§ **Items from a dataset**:
_ _ _ _ _

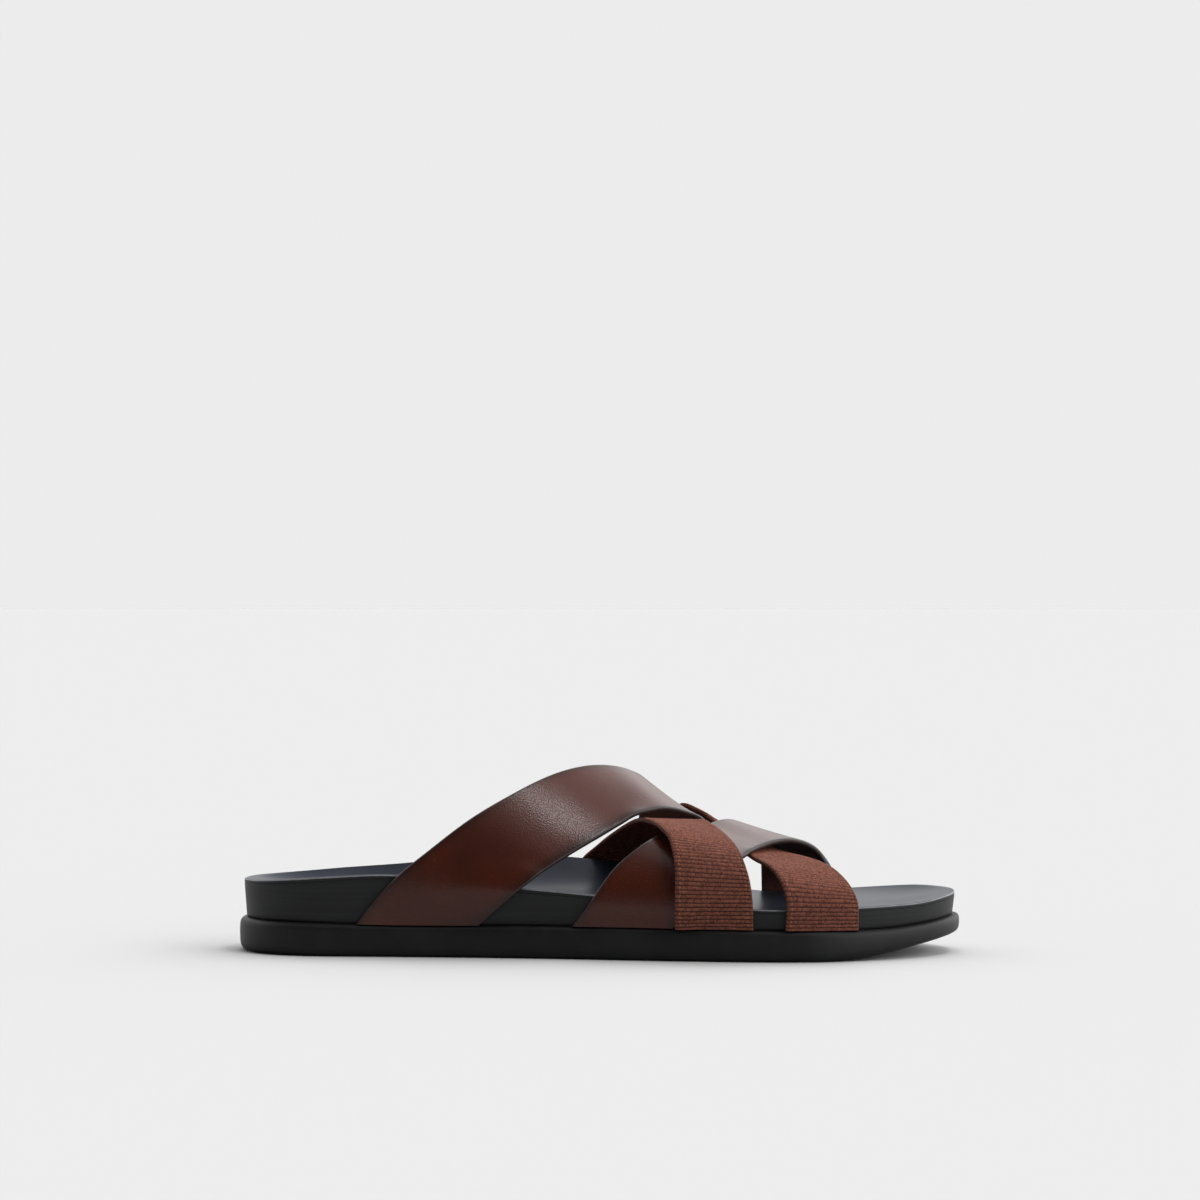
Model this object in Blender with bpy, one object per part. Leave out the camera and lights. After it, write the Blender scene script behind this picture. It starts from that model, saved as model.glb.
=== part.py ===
"""A man's right slide sandal: two leather straps and two elastic straps woven over a footbed on a
rubber sole.

The toe points along +X, the inner (big toe) side is +Y, and the sole stands on z = 0. Every piece is
a closed solid of its own, a small gap apart from its neighbours. Lengths are in metres; the tables
give shares in per cent of the named sizes.
"""
import bpy
import bmesh
import numpy as np

# start from an empty scene
for thing in list(bpy.data.objects):
    bpy.data.objects.remove(thing, do_unlink=True)
PARTS = bpy.data.collections.new("slide_sandal")
bpy.context.scene.collection.children.link(PARTS)

# named sizes, metres
LENGTH = 0.290            # outsole, heel end to toe end
BALL_HALF = 0.0535        # half the outsole's width across the ball, measured on the outer side
GAP = 0.0003              # air between two pieces that touch in the real sandal
SOLE_THICK = 0.0124       # outsole, ground to the ledge round the footbed
EDGE_ROUND = 0.0026       # rounding of the outsole's lower and upper edge
TOE_SPRING = 0.0082       # lift of the outsole's bottom at the toe end
LEDGE_OUTER = 0.0034      # ledge of the outsole beside the footbed, outer side
LEDGE_INNER = 0.0048      # the same on the inner side, where two straps lie over each other
LEDGE_END = 0.0028        # the same at the heel and the toe
WALL_FLARE = 0.0010       # how much further out the footbed's wall stands at its rim
RIM_RISE = 0.0165         # footbed rim above the ledge at the heel, the tables' unit
INSOLE_THICK = 0.0015     # top cover of the footbed
STRAP_RISE = 0.0620       # rear strap's highest edge above the ledge, the tables' unit
LEATHER_THICK = 0.0020    # leather strap, lining included
ELASTIC_THICK = 0.0017    # woven elastic strap
LAY_SPARE = 0.0005        # more than the gap, for the flat facets of two curved straps
LIFT_REACH = 0.0060       # how far beside a crossing the upper strap starts to rise
LIFT_SLOPE = 0.55         # how steeply it rises there

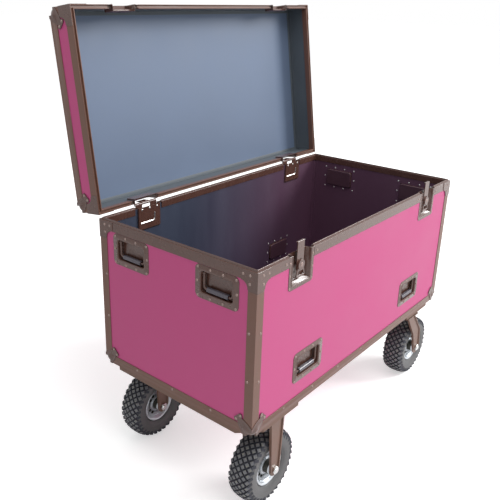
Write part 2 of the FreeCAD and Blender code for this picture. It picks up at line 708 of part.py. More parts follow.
def bail():
    """The bail: a bent rod whose turned-out ends are the pivots, drawn hanging about its pivot axis."""
    radius = float(rod_radius)
    bend = float(bail_bend)
    end = float(handle_cup_wide / 2 + dish_wall)
    leg = float(handle_cup_wide / 2 - bail_side_gap - rod_radius)
    drop = float(bail_drop)
    toe = radius * 1.2
    straight = [
        Part.makeCylinder(radius, end - leg, Vector(leg, 0, 0), Vector(1, 0, 0)),
        Part.makeCylinder(radius, drop - bend + toe, Vector(leg, toe, 0), Vector(0, -1, 0)),
        Part.makeCylinder(radius, end - leg, Vector(-end, 0, 0), Vector(1, 0, 0)),
        Part.makeCylinder(radius, drop - bend + toe, Vector(-leg, toe, 0), Vector(0, -1, 0)),
        Part.makeCylinder(radius, 2 * (leg - bend), Vector(bend - leg, -drop, 0), Vector(1, 0, 0)),
    ]
    for sign in (-1, 1):
        ring = Part.makeTorus(bend, radius, Vector(sign * (leg - bend), bend - drop, 0), Vector(0, 0, 1))
        low_x = leg - bend if sign > 0 else -leg - radius * 2
        corner = Vector(low_x, -drop - radius * 2, -radius * 2)
        quarter = Part.makeBox(bend + radius * 2, bend + radius * 2, radius * 4, corner)
        straight.append(ring.common(quarter))
    whole = straight[0].multiFuse(straight[1:]).removeSplitter()
    item = doc.addObject("Part::Feature", "Bail")
    item.Shape = whole
    return item


def grip():
    """The rubber sleeve on the bail, with softened ends."""
    body = new_body("Grip")
    half = handle_cup_wide / 2 - bail_side_gap - rod_radius - bail_bend - grip_end
    ring = new_sketch(body, "YZ_Plane")
    circle(ring, -bail_drop, 0, grip_radius)
    circle(ring, -bail_drop, 0, rod_radius + sleeve_gap)
    pad(body, ring, half * 2, middle=True)
    return body


handles = []
for side in ("left", "right"):
    for number, sign in (("a", -1), ("b", 1)):
        handles.append((side + "_handle_" + number, side, sign * end_handle_out, rim_level - end_handle_down))
for side in ("front", "back"):
    for number, sign in (("a", -1), ("b", 1)):
        handles.append((side + "_handle_" + number, side, sign * side_handle_out, underside + side_handle_up))

end_dishes = []
side_dishes = []
for name, wall, along, up in handles:
    group = end_dishes if wall in ("left", "right") else side_dishes
    group.append(settle(handle_dish(), on_wall(wall, along, up)))
    pivot = on_wall(wall, along, up + pivot_up, out=-grip_depth)
    node(name + "_bail", settle(bail(), pivot))
    node(name + "_grip", settle(grip(), pivot))
node("end_handle_dishes", *end_dishes)
node("side_handle_dishes", *side_dishes)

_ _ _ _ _

§ **What to do**:
Your task is to return the full listing exactly as it was given.

§ **Complete response**:
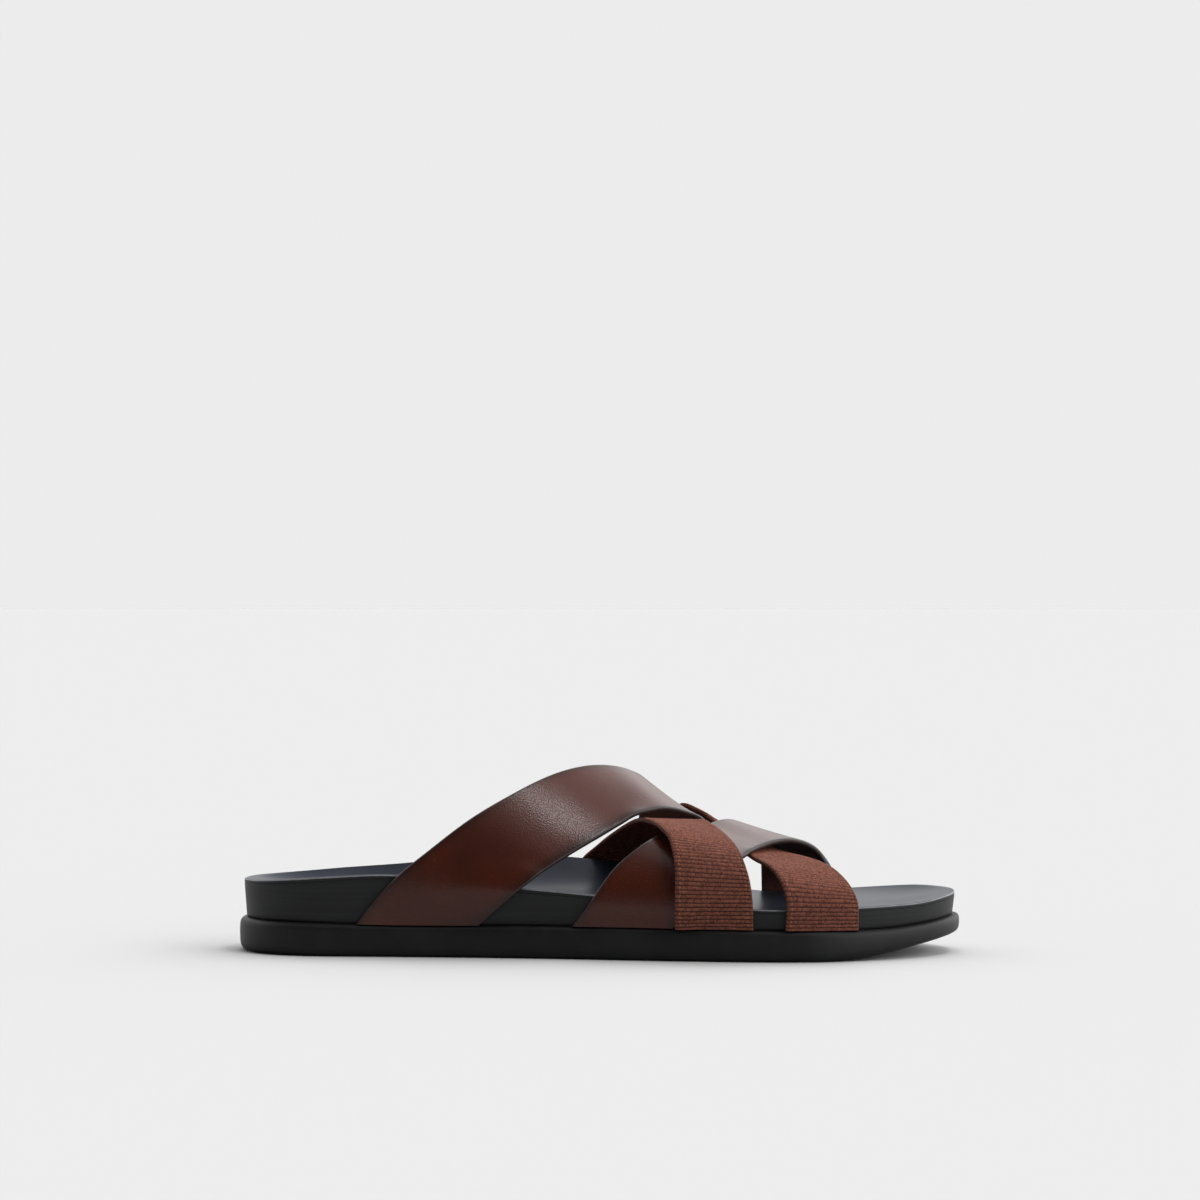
Model this object in Blender with bpy, one object per part. Leave out the camera and lights. After it, write the Blender scene script behind this picture. It starts from that model, saved as model.glb.
=== part.py ===
"""A man's right slide sandal: two leather straps and two elastic straps woven over a footbed on a
rubber sole.

The toe points along +X, the inner (big toe) side is +Y, and the sole stands on z = 0. Every piece is
a closed solid of its own, a small gap apart from its neighbours. Lengths are in metres; the tables
give shares in per cent of the named sizes.
"""
import bpy
import bmesh
import numpy as np

# start from an empty scene
for thing in list(bpy.data.objects):
    bpy.data.objects.remove(thing, do_unlink=True)
PARTS = bpy.data.collections.new("slide_sandal")
bpy.context.scene.collection.children.link(PARTS)

# named sizes, metres
LENGTH = 0.290            # outsole, heel end to toe end
BALL_HALF = 0.0535        # half the outsole's width across the ball, measured on the outer side
GAP = 0.0003              # air between two pieces that touch in the real sandal
SOLE_THICK = 0.0124       # outsole, ground to the ledge round the footbed
EDGE_ROUND = 0.0026       # rounding of the outsole's lower and upper edge
TOE_SPRING = 0.0082       # lift of the outsole's bottom at the toe end
LEDGE_OUTER = 0.0034      # ledge of the outsole beside the footbed, outer side
LEDGE_INNER = 0.0048      # the same on the inner side, where two straps lie over each other
LEDGE_END = 0.0028        # the same at the heel and the toe
WALL_FLARE = 0.0010       # how much further out the footbed's wall stands at its rim
RIM_RISE = 0.0165         # footbed rim above the ledge at the heel, the tables' unit
INSOLE_THICK = 0.0015     # top cover of the footbed
STRAP_RISE = 0.0620       # rear strap's highest edge above the ledge, the tables' unit
LEATHER_THICK = 0.0020    # leather strap, lining included
ELASTIC_THICK = 0.0017    # woven elastic strap
LAY_SPARE = 0.0005        # more than the gap, for the flat facets of two curved straps
LIFT_REACH = 0.0060       # how far beside a crossing the upper strap starts to rise
LIFT_SLOPE = 0.55         # how steeply it rises there

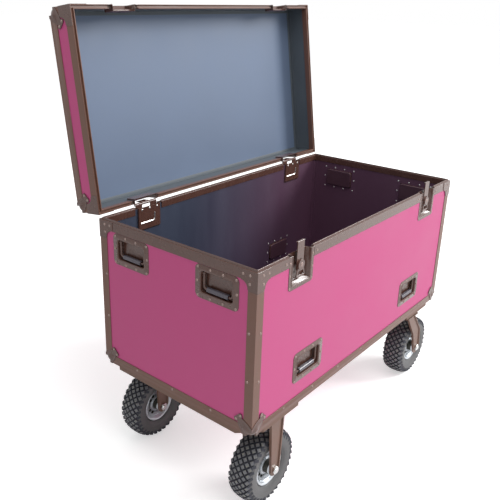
Write part 2 of the FreeCAD and Blender code for this picture. It picks up at line 708 of part.py. More parts follow.
def bail():
    """The bail: a bent rod whose turned-out ends are the pivots, drawn hanging about its pivot axis."""
    radius = float(rod_radius)
    bend = float(bail_bend)
    end = float(handle_cup_wide / 2 + dish_wall)
    leg = float(handle_cup_wide / 2 - bail_side_gap - rod_radius)
    drop = float(bail_drop)
    toe = radius * 1.2
    straight = [
        Part.makeCylinder(radius, end - leg, Vector(leg, 0, 0), Vector(1, 0, 0)),
        Part.makeCylinder(radius, drop - bend + toe, Vector(leg, toe, 0), Vector(0, -1, 0)),
        Part.makeCylinder(radius, end - leg, Vector(-end, 0, 0), Vector(1, 0, 0)),
        Part.makeCylinder(radius, drop - bend + toe, Vector(-leg, toe, 0), Vector(0, -1, 0)),
        Part.makeCylinder(radius, 2 * (leg - bend), Vector(bend - leg, -drop, 0), Vector(1, 0, 0)),
    ]
    for sign in (-1, 1):
        ring = Part.makeTorus(bend, radius, Vector(sign * (leg - bend), bend - drop, 0), Vector(0, 0, 1))
        low_x = leg - bend if sign > 0 else -leg - radius * 2
        corner = Vector(low_x, -drop - radius * 2, -radius * 2)
        quarter = Part.makeBox(bend + radius * 2, bend + radius * 2, radius * 4, corner)
        straight.append(ring.common(quarter))
    whole = straight[0].multiFuse(straight[1:]).removeSplitter()
    item = doc.addObject("Part::Feature", "Bail")
    item.Shape = whole
    return item


def grip():
    """The rubber sleeve on the bail, with softened ends."""
    body = new_body("Grip")
    half = handle_cup_wide / 2 - bail_side_gap - rod_radius - bail_bend - grip_end
    ring = new_sketch(body, "YZ_Plane")
    circle(ring, -bail_drop, 0, grip_radius)
    circle(ring, -bail_drop, 0, rod_radius + sleeve_gap)
    pad(body, ring, half * 2, middle=True)
    return body


handles = []
for side in ("left", "right"):
    for number, sign in (("a", -1), ("b", 1)):
        handles.append((side + "_handle_" + number, side, sign * end_handle_out, rim_level - end_handle_down))
for side in ("front", "back"):
    for number, sign in (("a", -1), ("b", 1)):
        handles.append((side + "_handle_" + number, side, sign * side_handle_out, underside + side_handle_up))

end_dishes = []
side_dishes = []
for name, wall, along, up in handles:
    group = end_dishes if wall in ("left", "right") else side_dishes
    group.append(settle(handle_dish(), on_wall(wall, along, up)))
    pivot = on_wall(wall, along, up + pivot_up, out=-grip_depth)
    node(name + "_bail", settle(bail(), pivot))
    node(name + "_grip", settle(grip(), pivot))
node("end_handle_dishes", *end_dishes)
node("side_handle_dishes", *side_dishes)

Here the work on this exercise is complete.